Now the truth is that there is nobody who observes the thinking. If you think you are watching the thinker, then know that the entity who is watching is part and parcel of the thinking machinery: you can't jump out of your own mind!!! The observer is the observed. Nobody is in control. In Buddhist terms, I could call this truth: "anatta", no-ego. There is no permanent, "superior" entity who could observe or control the mind. The mind works completely on its own. Thinking just happens. This spontaneous, mechanical happening is what you call "I". But this not a person as we understand it. It's just a mechanical process. (The consequences are enormous and many but let me just point out one here: if there is no "I", our actions are all devoid of will. Only a real self has will.
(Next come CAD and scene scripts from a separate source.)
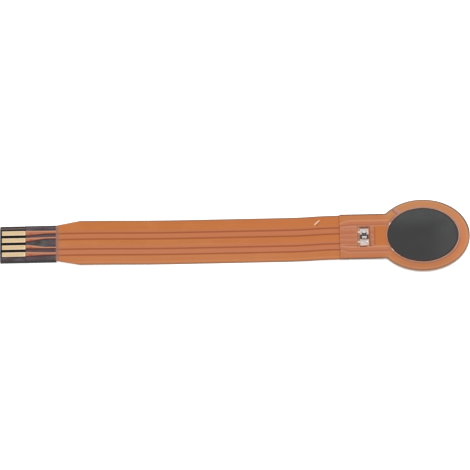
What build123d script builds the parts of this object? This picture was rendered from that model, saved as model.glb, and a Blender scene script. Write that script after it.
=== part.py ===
from build123d import *

import os

# Force sensing resistor on a flexible printed tail: a round sensing head, a flat tail with four
# copper conductors, and a stiffened contact end for a flat-cable socket. The laminate lies as it
# comes to rest: the stiffener lifts one end, the rear adhesive lifts the head, and the tail sags
# to the table between them.
#
# Frame: origin at the centre of the head on its mounting face, +X away from the tail, +Z up.
# All sizes are in millimetres.

# Plan of the film
sensor_length = 50.0
tail_width = 6.2
neck_radius = 0.35
end_corner_radius = 0.15

# Sensing head: black disc, thin seal round it and an orange rim outside that
disc_radius = 3.8
disc_seat = 0.3
seal_width = 0.1
rim_width = 1.1

# Contact end, for a socket of four ways
contact_pitch = 1.0
contact_width = 0.6
contact_length = 2.5
contact_inset = 0.2
connector_margin = 1.0
stiffener_length = 6.0
taper_length = 2.5

# Copper traces of the tail, and their way round the chip to the combs
trace_width = 0.3
trace_window_gap = 0.03
land_trace_inset = 0.24
full_width_run = 0.3
narrowing_length = 1.8
lead_spread = 0.27
lead_run = 1.0
lead_width = 0.45

# Comb electrodes under the disc
comb_margin = 0.2
comb_bus_width = 0.2
comb_bar_width = 0.2
comb_gap = 0.2

# Thicknesses of the layers
base_thickness = 0.04
copper_thickness = 0.025
plating_thickness = 0.015
cover_over_copper = 0.035
spacer_thickness = 0.05
head_film_thickness = 0.08
disc_thickness = 0.10
rear_adhesive_thickness = 0.20
stiffener_thickness = 0.19
stiffener_glue_thickness = 0.03

# Chip resistor, one millimetre by a half
chip_width = 0.5
chip_length = 1.0
chip_height = 0.40
cap_band = 0.25
cap_thickness = 0.03
resistive_film_thickness = 0.01
coat_thickness = 0.03
coat_clearance = 0.01

# Lands of the chip and the window that shows it
chip_distance = 6.24
land_width = 0.9
land_length = 0.93
land_gap = 0.6
window_right_margin = 0.15
window_left_margin = 0.27
window_end_margin = 0.13
window_corner_radius = 0.15
window_step = 0.05

# Solder on the lands: a thin wetted layer, and a hollow slope up the end of the chip
solder_wetting = 0.03
solder_edge = 0.02
solder_climb = 0.16
solder_reach = 0.45
solder_side_reach = 0.17

# Small features of the head laminate
step_distance = 1.86
pocket_wall = 0.49
pocket_width = 2.57
vent_width = 0.5
vent_angle = 129.5
rear_adhesive_inset = 0.03
disc_edge_radius = 0.03
seal_shoulder = 0.015

# Bends of the tail: how far it stays level past a support, and the share of its free length that
# each bend takes. The rest of the free length lies on the table.
bend_clearance = 0.3
stiffener_bend_share = 0.47
head_bend_share = 0.18

# Places in the plan, worked out from the sizes above
window_radius = disc_radius + seal_width
head_radius = window_radius + rim_width
active_radius = disc_radius - disc_seat
comb_radius = active_radius - comb_margin
comb_reach = comb_radius - comb_bus_width - comb_gap
comb_pitch = comb_bar_width + comb_gap
comb_half_count = int(comb_reach / comb_pitch)

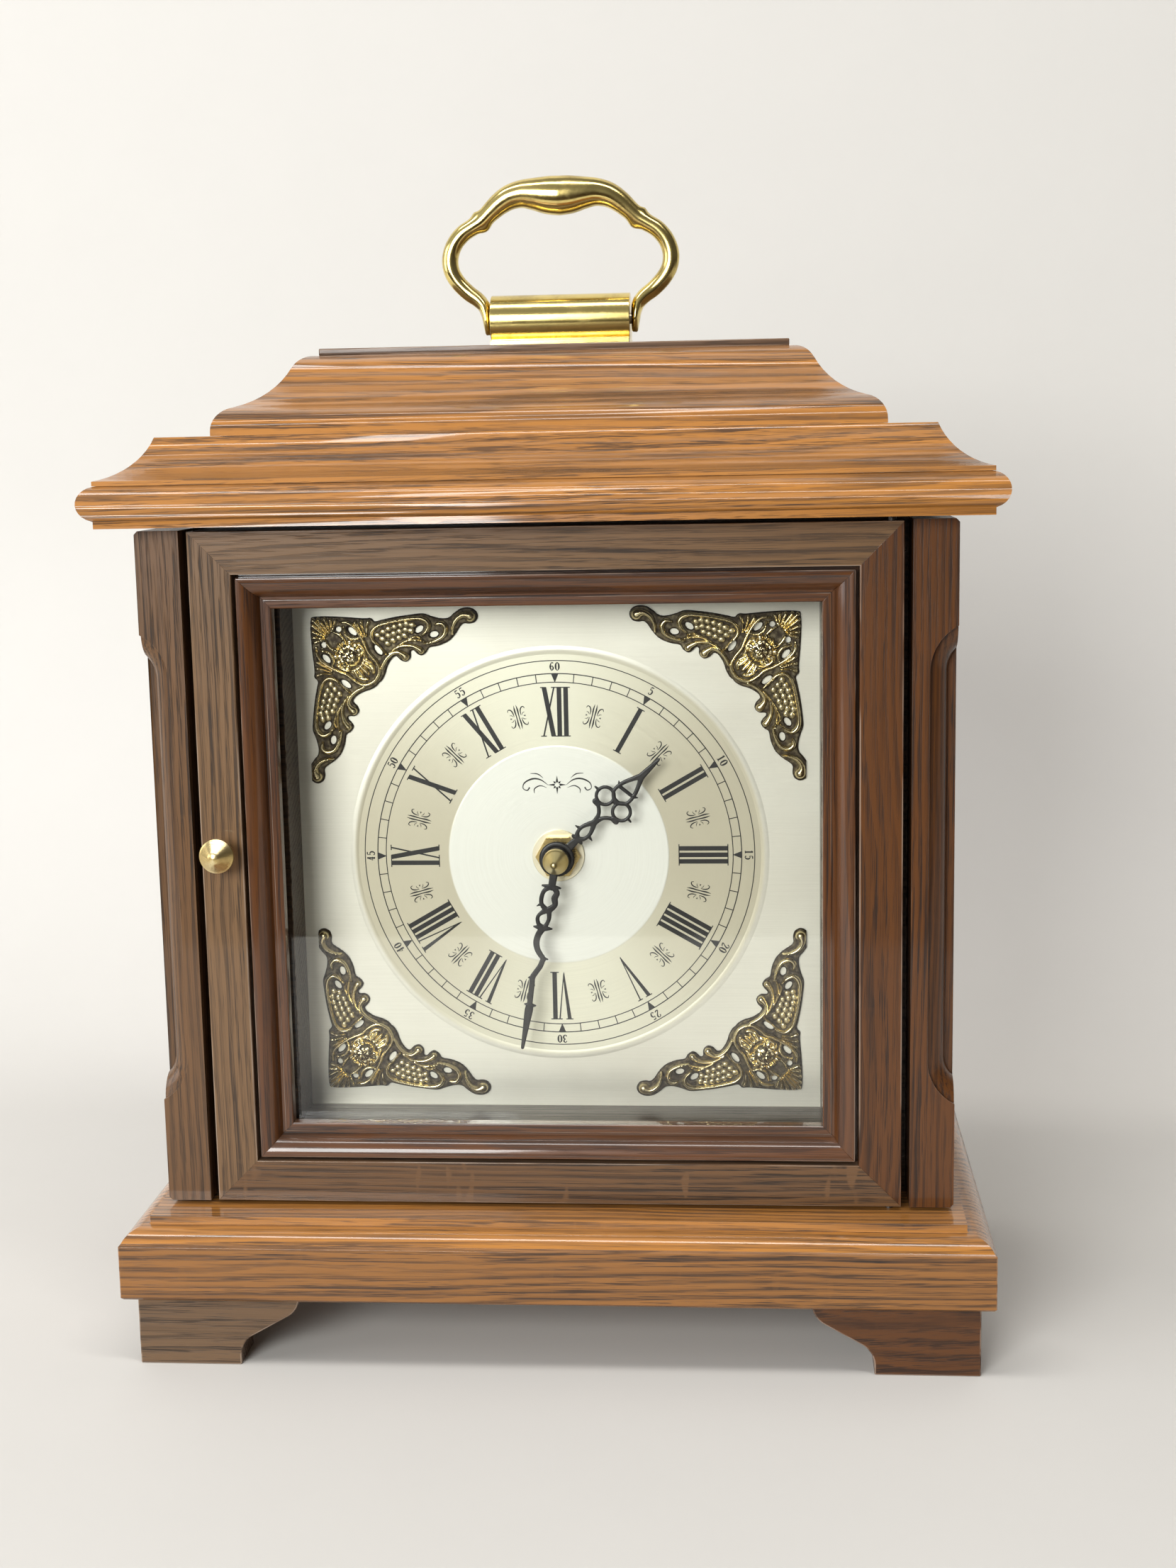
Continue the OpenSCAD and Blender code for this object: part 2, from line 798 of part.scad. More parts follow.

We may have the illusion that we are making efforts and exercising our minds as free, independent beings, but in fact we are just being moved by past patterns. There isn't a single atom of real will-power in all our striving. )

Now listen to what the Gospel says: If thine eye offend thee, pluck it out. In fact there is no "if", our mental eye always "offends" us. This is the age-old game of the mind: splitting into subject and object. Hence the perpetual conflicts, the efforts to control, etc. As soon as you realize that there is indeed no observer inside but just mind in movement projecting a false subject/object film, the "offending eye" is "plucked out" quite effortlessly and your state of mind, depending on the depth of your realization, undergoes an important qualitative transformation, which is the beginning of true meditation, a meditation in which there is no meditator.

Note that only one eye is plucked out, the remaining eye symbolizing self-less awareness. Interestingly, the maimed state stands for the whole mind, the mind which has become whole, whereas the normal state is the fragmented state of duality and conflict.

The Gospel also teaches us to cut off our hand. For me, the hand symbolizes our desire to work on things, to improve or change them. While it is certainly possible to transform the material world outside us by exerting our physical and mental strength, the bad news is that we have no muscles inside our spirit which could help us to refashion our inner being. Unfortunately, because we are so used to influence the outside world through our efforts, when we enter a spiritual path we carry on the old routine. The truth is: we cannot change our minds through effort.

In fact, there is no need to do anything about our mind.

This is an awfully neglected truth: most people, even the Buddhists, think that there is something awfully wrong with their minds and because they are convinced that something is wrong with themselves, they try to improve it. The good (and maybe incredible news) is that our minds are fundamentally OKAY, thank God !!! Whatever happens in our minds is exactly what we need. If there is total awareness of what happens from moment to moment, our Being will unfold naturally. But if we meditate with an aggressive spirit ("I'm going to dispel the illusions of my mind and become a Buddha"), we will never make any progress. Never. So let us cut off our industrious, buzy, grasping, discontented hand and keep the quiet, receptive, grateful hand. Let us receive ourselves from moment to moment as a divine gift.

What happens when one thinks that one is in deep trouble and must therefore change is that one gets caught in psychological time (which is different from clock time): there is my perceived miserable state in the present on the one hand and the imagined (illusory) state of liberation in the future on the other. All these perceptions and imaginations are based on prejudice and on past knowledge, obviously. This alluring future, which is totally illusory, sets us running towards our goal. Running towards a goal, specially a lofty one like Enlightenment, is one of our favorite ego-ic games.

This running brings me to the third thing that we need to cut off according to the Gospel: we need to cut off our foot. The foot that helps us to travel in illusory, psychological time. This foot must be discarded and the remaining foot must be firmly grounded in the present moment. In the NOW.

Be attentive: all the plucking out and cutting off and casting away has to happen naturally. This means that we must start with all the wrong things. It is no use trying to remain grounded in the Now. What is useful is to become more and more aware that one is NOT grounded in the living Now but perpetually living in psychological time. Awareness of that which is false brings naturally that which is real and true.

Did Jesus really have all these things in mind when he uttered his injunctions?